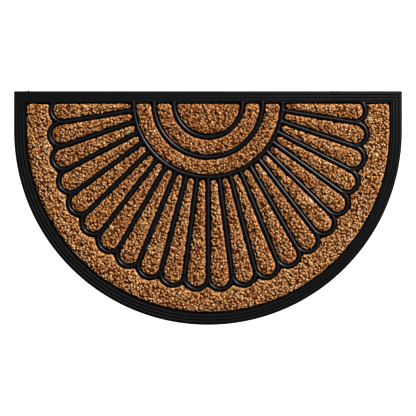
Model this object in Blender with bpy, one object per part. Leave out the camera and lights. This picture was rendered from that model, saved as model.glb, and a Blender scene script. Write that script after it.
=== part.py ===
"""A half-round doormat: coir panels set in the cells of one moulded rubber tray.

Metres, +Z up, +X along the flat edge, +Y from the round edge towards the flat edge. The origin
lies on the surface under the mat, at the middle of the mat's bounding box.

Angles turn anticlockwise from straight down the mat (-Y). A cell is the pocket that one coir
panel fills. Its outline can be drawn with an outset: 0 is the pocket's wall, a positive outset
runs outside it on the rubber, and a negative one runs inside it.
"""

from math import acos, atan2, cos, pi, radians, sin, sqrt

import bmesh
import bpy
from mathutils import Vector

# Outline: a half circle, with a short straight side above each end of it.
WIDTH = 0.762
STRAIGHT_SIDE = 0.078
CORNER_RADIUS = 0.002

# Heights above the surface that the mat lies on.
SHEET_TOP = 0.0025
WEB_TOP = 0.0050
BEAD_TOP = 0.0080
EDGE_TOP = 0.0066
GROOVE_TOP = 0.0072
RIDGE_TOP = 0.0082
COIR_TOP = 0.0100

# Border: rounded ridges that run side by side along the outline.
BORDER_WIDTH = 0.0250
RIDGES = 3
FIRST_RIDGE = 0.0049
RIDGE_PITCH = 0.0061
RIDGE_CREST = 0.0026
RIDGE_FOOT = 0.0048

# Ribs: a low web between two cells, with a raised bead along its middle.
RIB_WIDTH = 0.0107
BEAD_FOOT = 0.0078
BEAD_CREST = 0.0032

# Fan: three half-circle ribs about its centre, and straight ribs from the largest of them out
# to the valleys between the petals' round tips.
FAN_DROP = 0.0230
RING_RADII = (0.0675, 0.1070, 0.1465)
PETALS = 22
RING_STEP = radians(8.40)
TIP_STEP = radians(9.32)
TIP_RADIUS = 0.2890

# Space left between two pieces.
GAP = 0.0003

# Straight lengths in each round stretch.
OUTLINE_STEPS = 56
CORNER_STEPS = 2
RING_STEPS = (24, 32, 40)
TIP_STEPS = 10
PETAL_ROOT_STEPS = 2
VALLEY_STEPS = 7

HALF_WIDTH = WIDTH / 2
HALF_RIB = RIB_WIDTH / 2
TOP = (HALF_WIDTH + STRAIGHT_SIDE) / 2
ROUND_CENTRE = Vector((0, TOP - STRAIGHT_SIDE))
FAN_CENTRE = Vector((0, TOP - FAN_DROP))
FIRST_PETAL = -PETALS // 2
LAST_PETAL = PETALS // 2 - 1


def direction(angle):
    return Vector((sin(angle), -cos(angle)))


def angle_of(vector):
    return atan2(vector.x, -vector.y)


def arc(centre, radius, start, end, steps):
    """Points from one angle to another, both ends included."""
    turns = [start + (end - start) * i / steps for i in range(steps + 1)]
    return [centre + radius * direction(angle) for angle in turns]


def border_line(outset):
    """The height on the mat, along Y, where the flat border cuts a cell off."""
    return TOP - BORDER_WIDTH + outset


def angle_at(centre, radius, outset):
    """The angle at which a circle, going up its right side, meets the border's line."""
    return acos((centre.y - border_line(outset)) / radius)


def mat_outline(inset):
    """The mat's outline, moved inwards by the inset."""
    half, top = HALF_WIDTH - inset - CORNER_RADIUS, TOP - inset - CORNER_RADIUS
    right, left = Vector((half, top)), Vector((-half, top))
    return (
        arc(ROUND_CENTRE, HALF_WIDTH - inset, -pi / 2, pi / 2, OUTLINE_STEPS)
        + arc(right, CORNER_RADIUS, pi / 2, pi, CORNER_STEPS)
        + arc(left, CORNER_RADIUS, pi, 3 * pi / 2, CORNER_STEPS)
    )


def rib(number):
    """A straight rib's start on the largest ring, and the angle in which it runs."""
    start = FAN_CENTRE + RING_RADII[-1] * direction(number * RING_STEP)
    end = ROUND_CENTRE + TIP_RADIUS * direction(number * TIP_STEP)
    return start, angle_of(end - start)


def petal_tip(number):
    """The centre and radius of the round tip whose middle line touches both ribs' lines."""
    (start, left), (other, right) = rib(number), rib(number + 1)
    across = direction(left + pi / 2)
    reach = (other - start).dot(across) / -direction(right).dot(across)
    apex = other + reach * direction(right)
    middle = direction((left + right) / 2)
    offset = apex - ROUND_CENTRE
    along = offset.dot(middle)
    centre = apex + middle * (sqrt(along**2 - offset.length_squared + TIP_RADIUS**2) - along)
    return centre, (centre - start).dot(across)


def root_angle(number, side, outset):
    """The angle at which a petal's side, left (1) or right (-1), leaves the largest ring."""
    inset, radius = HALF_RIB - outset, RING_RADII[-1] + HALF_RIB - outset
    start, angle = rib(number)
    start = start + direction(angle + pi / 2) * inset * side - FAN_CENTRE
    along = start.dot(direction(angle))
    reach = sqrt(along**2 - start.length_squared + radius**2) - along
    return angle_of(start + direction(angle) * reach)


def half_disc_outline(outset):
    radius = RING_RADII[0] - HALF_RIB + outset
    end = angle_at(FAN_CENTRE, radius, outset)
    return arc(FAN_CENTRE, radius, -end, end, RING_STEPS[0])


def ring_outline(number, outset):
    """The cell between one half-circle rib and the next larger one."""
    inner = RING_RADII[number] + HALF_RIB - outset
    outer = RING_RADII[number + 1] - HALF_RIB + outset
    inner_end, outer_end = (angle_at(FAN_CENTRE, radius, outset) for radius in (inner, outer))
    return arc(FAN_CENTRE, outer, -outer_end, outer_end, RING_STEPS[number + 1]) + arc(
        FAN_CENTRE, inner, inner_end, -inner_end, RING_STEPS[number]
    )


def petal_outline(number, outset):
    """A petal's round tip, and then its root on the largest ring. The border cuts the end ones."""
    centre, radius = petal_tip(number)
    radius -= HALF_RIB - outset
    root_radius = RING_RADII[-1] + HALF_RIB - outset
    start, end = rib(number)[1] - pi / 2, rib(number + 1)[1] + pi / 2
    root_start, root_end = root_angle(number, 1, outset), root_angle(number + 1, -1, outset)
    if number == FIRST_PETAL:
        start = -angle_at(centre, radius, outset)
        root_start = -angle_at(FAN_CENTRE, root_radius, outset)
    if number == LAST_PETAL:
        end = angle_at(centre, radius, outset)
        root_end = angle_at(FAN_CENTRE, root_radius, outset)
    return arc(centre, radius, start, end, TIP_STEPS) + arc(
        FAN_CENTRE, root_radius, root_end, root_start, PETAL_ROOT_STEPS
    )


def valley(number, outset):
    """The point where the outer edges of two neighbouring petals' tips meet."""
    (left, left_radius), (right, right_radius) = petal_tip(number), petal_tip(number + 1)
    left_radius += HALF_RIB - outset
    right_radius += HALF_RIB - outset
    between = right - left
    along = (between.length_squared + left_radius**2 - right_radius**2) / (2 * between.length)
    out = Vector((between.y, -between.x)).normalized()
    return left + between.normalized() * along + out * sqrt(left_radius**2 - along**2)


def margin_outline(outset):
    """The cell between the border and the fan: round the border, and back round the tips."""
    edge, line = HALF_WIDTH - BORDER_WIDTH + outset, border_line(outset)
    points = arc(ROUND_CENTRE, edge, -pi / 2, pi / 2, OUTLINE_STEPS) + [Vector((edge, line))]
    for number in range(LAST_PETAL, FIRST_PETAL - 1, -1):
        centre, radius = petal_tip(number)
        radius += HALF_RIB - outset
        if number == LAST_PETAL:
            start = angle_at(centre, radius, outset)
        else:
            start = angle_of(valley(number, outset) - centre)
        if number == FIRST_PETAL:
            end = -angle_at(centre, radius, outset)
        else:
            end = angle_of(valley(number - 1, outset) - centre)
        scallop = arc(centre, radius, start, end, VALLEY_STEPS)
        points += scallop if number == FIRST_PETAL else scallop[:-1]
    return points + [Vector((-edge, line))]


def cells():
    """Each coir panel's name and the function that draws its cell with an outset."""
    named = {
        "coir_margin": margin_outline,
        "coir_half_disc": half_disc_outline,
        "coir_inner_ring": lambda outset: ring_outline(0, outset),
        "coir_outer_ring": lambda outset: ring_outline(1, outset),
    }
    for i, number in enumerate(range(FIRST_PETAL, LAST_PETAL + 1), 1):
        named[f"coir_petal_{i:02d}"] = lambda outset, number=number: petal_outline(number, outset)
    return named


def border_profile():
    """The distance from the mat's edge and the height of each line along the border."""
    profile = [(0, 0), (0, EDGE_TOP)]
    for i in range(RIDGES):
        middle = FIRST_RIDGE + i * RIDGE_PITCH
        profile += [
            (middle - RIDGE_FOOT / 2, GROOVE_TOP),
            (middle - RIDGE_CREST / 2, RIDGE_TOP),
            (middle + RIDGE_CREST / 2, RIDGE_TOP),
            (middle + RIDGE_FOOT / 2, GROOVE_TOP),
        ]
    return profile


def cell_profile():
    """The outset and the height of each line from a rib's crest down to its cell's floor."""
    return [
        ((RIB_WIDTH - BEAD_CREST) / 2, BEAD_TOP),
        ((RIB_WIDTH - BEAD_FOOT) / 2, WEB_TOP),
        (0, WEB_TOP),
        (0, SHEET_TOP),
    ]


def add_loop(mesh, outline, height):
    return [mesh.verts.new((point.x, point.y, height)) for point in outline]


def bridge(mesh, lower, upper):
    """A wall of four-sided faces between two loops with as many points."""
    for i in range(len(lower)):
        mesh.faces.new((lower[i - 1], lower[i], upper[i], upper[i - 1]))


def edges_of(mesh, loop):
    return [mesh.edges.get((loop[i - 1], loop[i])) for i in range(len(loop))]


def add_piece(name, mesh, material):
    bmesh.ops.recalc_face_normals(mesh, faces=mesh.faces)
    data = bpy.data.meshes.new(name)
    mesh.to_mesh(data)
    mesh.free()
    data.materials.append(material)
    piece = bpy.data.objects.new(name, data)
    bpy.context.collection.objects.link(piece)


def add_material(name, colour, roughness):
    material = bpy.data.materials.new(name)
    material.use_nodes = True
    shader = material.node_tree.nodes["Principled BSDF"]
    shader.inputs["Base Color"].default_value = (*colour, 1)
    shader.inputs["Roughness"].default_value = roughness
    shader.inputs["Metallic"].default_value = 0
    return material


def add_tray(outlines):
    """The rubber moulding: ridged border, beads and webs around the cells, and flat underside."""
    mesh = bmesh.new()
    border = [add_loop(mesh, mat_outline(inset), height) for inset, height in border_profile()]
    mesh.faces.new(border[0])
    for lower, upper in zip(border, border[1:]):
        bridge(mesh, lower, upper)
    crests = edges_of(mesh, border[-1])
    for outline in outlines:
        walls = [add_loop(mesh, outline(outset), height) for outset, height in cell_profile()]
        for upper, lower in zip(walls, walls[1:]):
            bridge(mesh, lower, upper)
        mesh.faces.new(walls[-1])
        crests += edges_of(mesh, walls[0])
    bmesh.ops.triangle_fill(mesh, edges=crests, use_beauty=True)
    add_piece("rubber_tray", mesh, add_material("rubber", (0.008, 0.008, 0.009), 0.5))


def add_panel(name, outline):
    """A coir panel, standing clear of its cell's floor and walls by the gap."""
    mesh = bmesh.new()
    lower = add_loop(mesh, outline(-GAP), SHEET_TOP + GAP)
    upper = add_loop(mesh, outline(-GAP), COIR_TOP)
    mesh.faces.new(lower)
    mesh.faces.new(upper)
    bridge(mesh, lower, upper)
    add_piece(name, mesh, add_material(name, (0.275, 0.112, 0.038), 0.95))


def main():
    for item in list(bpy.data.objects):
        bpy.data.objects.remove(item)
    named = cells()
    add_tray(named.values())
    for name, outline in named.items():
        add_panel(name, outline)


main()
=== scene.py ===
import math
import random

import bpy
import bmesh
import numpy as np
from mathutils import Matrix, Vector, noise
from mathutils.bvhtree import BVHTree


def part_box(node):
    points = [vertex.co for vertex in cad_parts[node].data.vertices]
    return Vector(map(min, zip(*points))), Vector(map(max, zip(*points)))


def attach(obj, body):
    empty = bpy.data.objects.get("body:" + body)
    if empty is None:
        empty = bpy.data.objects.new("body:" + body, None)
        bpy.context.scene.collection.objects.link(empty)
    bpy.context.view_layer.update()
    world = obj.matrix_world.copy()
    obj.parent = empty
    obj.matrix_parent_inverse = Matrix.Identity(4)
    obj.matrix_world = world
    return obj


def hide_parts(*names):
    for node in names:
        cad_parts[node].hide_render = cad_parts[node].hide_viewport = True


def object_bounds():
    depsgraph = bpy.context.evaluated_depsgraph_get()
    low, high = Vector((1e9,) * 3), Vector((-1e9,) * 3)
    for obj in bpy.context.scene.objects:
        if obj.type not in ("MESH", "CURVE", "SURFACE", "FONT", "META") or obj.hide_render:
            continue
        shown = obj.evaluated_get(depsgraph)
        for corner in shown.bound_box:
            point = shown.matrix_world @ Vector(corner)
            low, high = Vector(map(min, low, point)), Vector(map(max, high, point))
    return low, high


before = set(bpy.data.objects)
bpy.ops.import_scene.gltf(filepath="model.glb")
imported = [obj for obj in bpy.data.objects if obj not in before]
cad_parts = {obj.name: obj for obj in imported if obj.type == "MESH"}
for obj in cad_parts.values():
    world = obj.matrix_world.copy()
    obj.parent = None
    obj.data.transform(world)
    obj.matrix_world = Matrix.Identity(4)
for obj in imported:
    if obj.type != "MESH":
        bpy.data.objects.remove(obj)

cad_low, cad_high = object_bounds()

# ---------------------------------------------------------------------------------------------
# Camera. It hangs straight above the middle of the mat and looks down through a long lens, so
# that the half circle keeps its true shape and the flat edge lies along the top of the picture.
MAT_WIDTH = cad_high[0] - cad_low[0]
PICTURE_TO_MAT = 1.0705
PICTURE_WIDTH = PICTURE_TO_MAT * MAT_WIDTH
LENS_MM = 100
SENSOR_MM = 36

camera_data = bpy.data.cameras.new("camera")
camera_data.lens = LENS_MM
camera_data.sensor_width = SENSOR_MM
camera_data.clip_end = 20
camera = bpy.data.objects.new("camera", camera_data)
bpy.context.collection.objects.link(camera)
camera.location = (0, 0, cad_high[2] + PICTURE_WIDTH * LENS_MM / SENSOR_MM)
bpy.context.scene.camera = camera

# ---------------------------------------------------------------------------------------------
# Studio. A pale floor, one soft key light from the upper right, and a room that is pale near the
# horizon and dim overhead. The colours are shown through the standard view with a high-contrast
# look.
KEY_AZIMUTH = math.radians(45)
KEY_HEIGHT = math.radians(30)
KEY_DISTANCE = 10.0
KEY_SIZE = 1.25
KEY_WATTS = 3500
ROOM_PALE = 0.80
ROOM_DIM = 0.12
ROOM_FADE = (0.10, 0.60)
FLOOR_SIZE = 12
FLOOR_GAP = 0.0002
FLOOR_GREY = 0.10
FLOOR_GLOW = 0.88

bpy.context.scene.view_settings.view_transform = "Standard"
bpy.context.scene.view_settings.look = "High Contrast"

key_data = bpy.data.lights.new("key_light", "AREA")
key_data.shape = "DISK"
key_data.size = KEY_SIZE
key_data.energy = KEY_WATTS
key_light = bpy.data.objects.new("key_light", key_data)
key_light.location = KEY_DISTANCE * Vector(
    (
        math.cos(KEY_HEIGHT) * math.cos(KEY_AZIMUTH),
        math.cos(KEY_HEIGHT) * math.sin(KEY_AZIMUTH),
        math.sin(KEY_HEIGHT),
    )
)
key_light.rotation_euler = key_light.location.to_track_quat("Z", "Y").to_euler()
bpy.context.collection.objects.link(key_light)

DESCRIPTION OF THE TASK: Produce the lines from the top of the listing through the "return Vector((sin(angle), -cos(angle)))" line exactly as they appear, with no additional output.

OUTPUT OF THE EXERCISE:
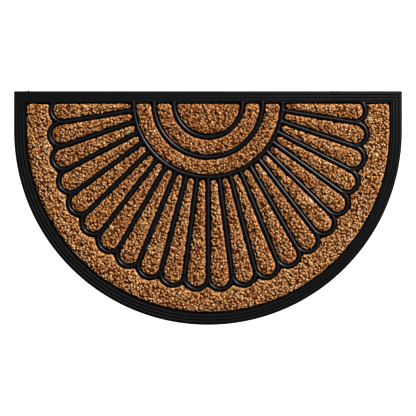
Model this object in Blender with bpy, one object per part. Leave out the camera and lights. This picture was rendered from that model, saved as model.glb, and a Blender scene script. Write that script after it.
=== part.py ===
"""A half-round doormat: coir panels set in the cells of one moulded rubber tray.

Metres, +Z up, +X along the flat edge, +Y from the round edge towards the flat edge. The origin
lies on the surface under the mat, at the middle of the mat's bounding box.

Angles turn anticlockwise from straight down the mat (-Y). A cell is the pocket that one coir
panel fills. Its outline can be drawn with an outset: 0 is the pocket's wall, a positive outset
runs outside it on the rubber, and a negative one runs inside it.
"""

from math import acos, atan2, cos, pi, radians, sin, sqrt

import bmesh
import bpy
from mathutils import Vector

# Outline: a half circle, with a short straight side above each end of it.
WIDTH = 0.762
STRAIGHT_SIDE = 0.078
CORNER_RADIUS = 0.002

# Heights above the surface that the mat lies on.
SHEET_TOP = 0.0025
WEB_TOP = 0.0050
BEAD_TOP = 0.0080
EDGE_TOP = 0.0066
GROOVE_TOP = 0.0072
RIDGE_TOP = 0.0082
COIR_TOP = 0.0100

# Border: rounded ridges that run side by side along the outline.
BORDER_WIDTH = 0.0250
RIDGES = 3
FIRST_RIDGE = 0.0049
RIDGE_PITCH = 0.0061
RIDGE_CREST = 0.0026
RIDGE_FOOT = 0.0048

# Ribs: a low web between two cells, with a raised bead along its middle.
RIB_WIDTH = 0.0107
BEAD_FOOT = 0.0078
BEAD_CREST = 0.0032

# Fan: three half-circle ribs about its centre, and straight ribs from the largest of them out
# to the valleys between the petals' round tips.
FAN_DROP = 0.0230
RING_RADII = (0.0675, 0.1070, 0.1465)
PETALS = 22
RING_STEP = radians(8.40)
TIP_STEP = radians(9.32)
TIP_RADIUS = 0.2890

# Space left between two pieces.
GAP = 0.0003

# Straight lengths in each round stretch.
OUTLINE_STEPS = 56
CORNER_STEPS = 2
RING_STEPS = (24, 32, 40)
TIP_STEPS = 10
PETAL_ROOT_STEPS = 2
VALLEY_STEPS = 7

HALF_WIDTH = WIDTH / 2
HALF_RIB = RIB_WIDTH / 2
TOP = (HALF_WIDTH + STRAIGHT_SIDE) / 2
ROUND_CENTRE = Vector((0, TOP - STRAIGHT_SIDE))
FAN_CENTRE = Vector((0, TOP - FAN_DROP))
FIRST_PETAL = -PETALS // 2
LAST_PETAL = PETALS // 2 - 1


def direction(angle):
    return Vector((sin(angle), -cos(angle)))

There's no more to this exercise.